The $20,000 in the stock market is simple. Invest it in a NASDAQ mutual fund and leave it for 25 years and the $20,000 becomes worth $197,500. So your profit is $177,500.

The home is much more involved, and we have to make some assumptions about down payment, mortgage interest rate, the influence of the mortgage interest on your income taxes (it is deductible), the mortgage payments and in many states, property taxes (also deductible). Let’s assume you’ve put 20% down on the home and took a traditional 30 year mortgage at 7.5%, the prevailing rate in 1991. Over 25 years, your payments would total $167,811, of which $60,237 is principle. Property taxes vary widely by state. It is about 1% of the purchase price annually in California.
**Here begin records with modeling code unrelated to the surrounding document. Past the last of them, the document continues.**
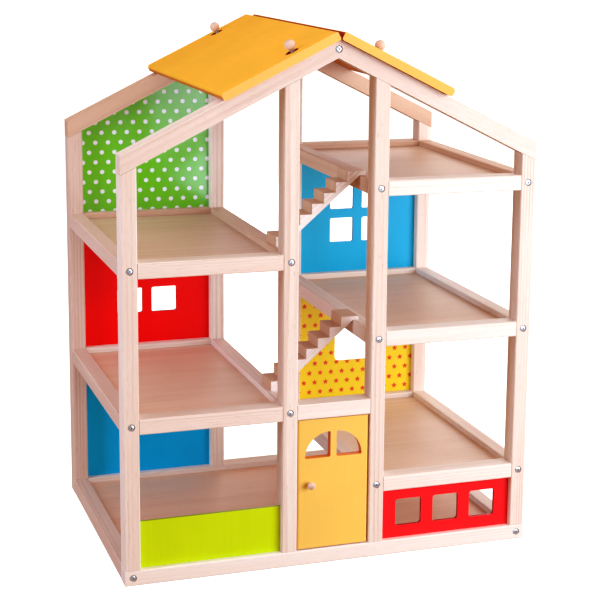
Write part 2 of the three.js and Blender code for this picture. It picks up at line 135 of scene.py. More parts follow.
def make_world(glow, backdrop):
    """A white studio: glow is the warm light that fills the shadows, backdrop how bright it looks."""
    world = bpy.data.worlds.new("studio")
    world.use_nodes = True
    bpy.context.scene.world = world
    nodes, links = world.node_tree.nodes, world.node_tree.links
    nodes.clear()
    lit = nodes.new("ShaderNodeBackground")
    lit.inputs["Color"].default_value = (*glow, 1)
    seen = nodes.new("ShaderNodeBackground")
    seen.inputs["Color"].default_value = (1, 1, 1, 1)
    seen.inputs["Strength"].default_value = backdrop
    path = nodes.new("ShaderNodeLightPath")
    mix = nodes.new("ShaderNodeMixShader")
    out = nodes.new("ShaderNodeOutputWorld")
    links.new(path.outputs["Is Camera Ray"], mix.inputs["Fac"])
    links.new(lit.outputs[0], mix.inputs[1])
    links.new(seen.outputs[0], mix.inputs[2])
    links.new(mix.outputs[0], out.inputs["Surface"])


def make_floor():
    """White paper that glows softly and throws no light back onto the house."""
    mesh = bpy.data.meshes.new("floor")
    bm = bmesh.new()
    bmesh.ops.create_circle(bm, cap_ends=True, segments=FLOOR_SEGMENTS, radius=FLOOR_RADIUS)
    bm.to_mesh(mesh)
    bm.free()
    floor = bpy.data.objects.new("floor", mesh)
    floor.location.z = cad_box[0].z - FLOOR_GAP
    bpy.context.scene.collection.objects.link(floor)
    paper = bpy.data.materials.new("studio_paper")
    paper.use_nodes = True
    shader = paper.node_tree.nodes["Principled BSDF"]
    shader.inputs["Base Color"].default_value = (0.86, 0.86, 0.86, 1)
    shader.inputs["Roughness"].default_value = 0.9
    shader.inputs["Emission Color"].default_value = (0.80, 0.96, 1, 1)
    shader.inputs["Emission Strength"].default_value = 0.82
    mesh.materials.append(paper)
    floor.visible_diffuse = False
    floor.visible_glossy = False


# ---- colours ------------------------------------------------------------------------
def srgb(r, g, b):
    """Linear colour of an 8-bit sRGB one."""
    def linear(v):
        v /= 255
        return v / 12.92 if v <= 0.04045 else ((v + 0.055) / 1.055) ** 2.4
    return (linear(r), linear(g), linear(b), 1.0)


def shade(color, factor):
    """The colour made lighter or darker."""
    return tuple(min(1.0, c * factor) for c in color[:3]) + (1.0,)


def mixed(a, b, share):
    """Colour a with that share of b."""
    return tuple(p + (q - p) * share for p, q in zip(a[:3], b[:3])) + (1.0,)


# ---- node trees ---------------------------------------------------------------------
FOLD_SHIFT = 0.19        # metres between the parts of the pattern on a folded piece's two sides
SCATTER = 5              # metres at most from the noise's origin to a piece's part of it


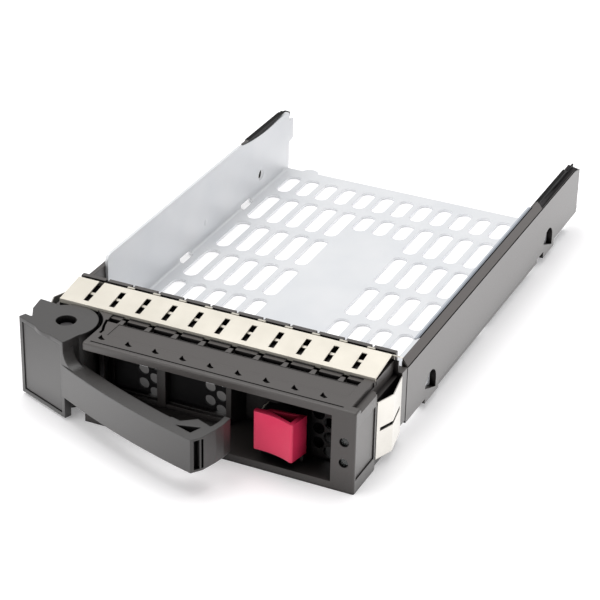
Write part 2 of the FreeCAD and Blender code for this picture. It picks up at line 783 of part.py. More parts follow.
def side_shield(front):
    x0 = bezel_half - shoulder_setback
    foot = side_shield_foot
    crest = front + side_shield_crest_set
    points = [(x0 - foot, front), (x0 + 0.9, front), (x0 + 0.9 + side_shield_bulge, crest),
              (x0 + 1.4, side_shield_rear_y)]
    outline = ribbon(points[::-1], strip_sheet)
    sheet = plan(outline, side_shield_bottom_z, side_shield_top_z)
    slot = box(x0 + 0.2, 99, front + 1.2, side_shield_rear_y - 1.6, side_shield_slot_z,
               side_shield_slot_z + side_shield_slot_width)
    return sheet.cut(slot)


# Outer side of a rail with its raised foot at the front and the two screw openings
def rail_body(x0, edge_x, edge_z, peak_z, rear_y):
    section = [(x0, rail_bottom_z), (edge_x, rail_bottom_z), (edge_x, edge_z), (x0 + 0.5, peak_z),
               (x0, peak_z)]
    rail = front_profile(section, rail_front_y, rear_y)
    foot = box(x0, edge_x, rail_front_y, rail_foot_end_y, rail_foot_z, rail_bottom_z + 1)
    return fuse_all([rail, foot, rail_crest(x0), scoop_fill(x0)]).cut(rail_tabs(rail_tab_play))


# Raised edge of a rail that stands over the scoop in the tray's wall and falls away to the rear
def rail_crest(x0):
    top = tray_wall_top_z - rail_crest_drop
    foot = top - rail_crest_height
    y0, y1 = rail_crest_start_y, rail_crest_rear_y
    return side_profile([(y0, foot), (y0, foot + 0.5), (y0 + rail_crest_ramp, top), (rail_crest_end_y, top),
                         (rail_crest_fall_y, top - 0.33 * rail_crest_height),
                         (y1, top - 0.66 * rail_crest_height),
                         (y1, foot)], x0, x0 + rail_crest_thickness)


# Part of the raised edge that reaches over the tray's wall and fills the scoop in it
def scoop_fill(x0):
    top = tray_wall_top_z - rail_crest_drop
    low = tray_wall_top_z - scoop_depth + scoop_fill_play
    inset = scoop_ramp * (top - low) / scoop_depth
    y0, y1 = scoop_start_y + scoop_ramp + scoop_fill_play, scoop_end_y - scoop_ramp - scoop_fill_play
    return side_profile([(y0 - inset, top), (y0, low), (y1, low), (y1 + inset, top)],
                        bay_half + scoop_fill_play, x0 + 0.1)


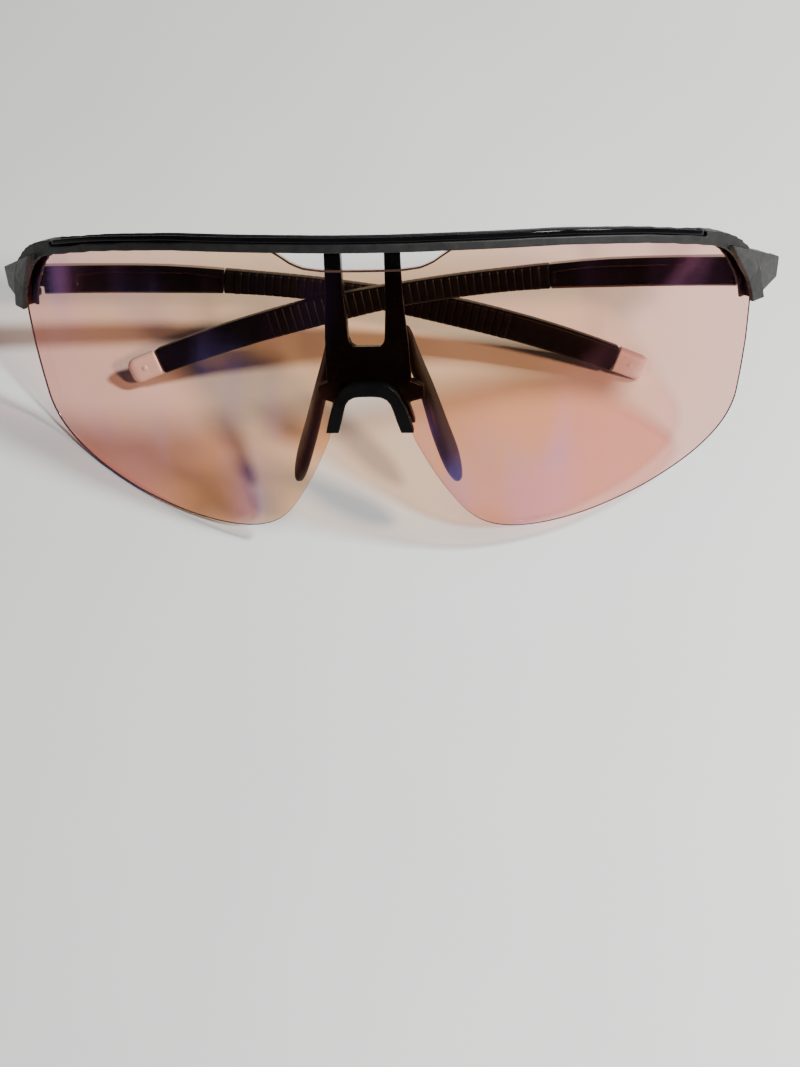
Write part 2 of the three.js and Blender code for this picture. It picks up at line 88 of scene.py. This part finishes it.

But you have to have a place to live, so if you weren’t making mortgage payments, you’d be making rent payments.

All of that makes it really involved to model, and I’ll go into it in gory detail in my post on Renting vs. Buying.

So for the sake of continuing the example, let’s oversimplify and say that the rent on a home would exactly offset the ongoing cost of owning. With that assumption, your profit on the $20,000 down payment in 25 years would be $290,000 — $20,000 = $270,000.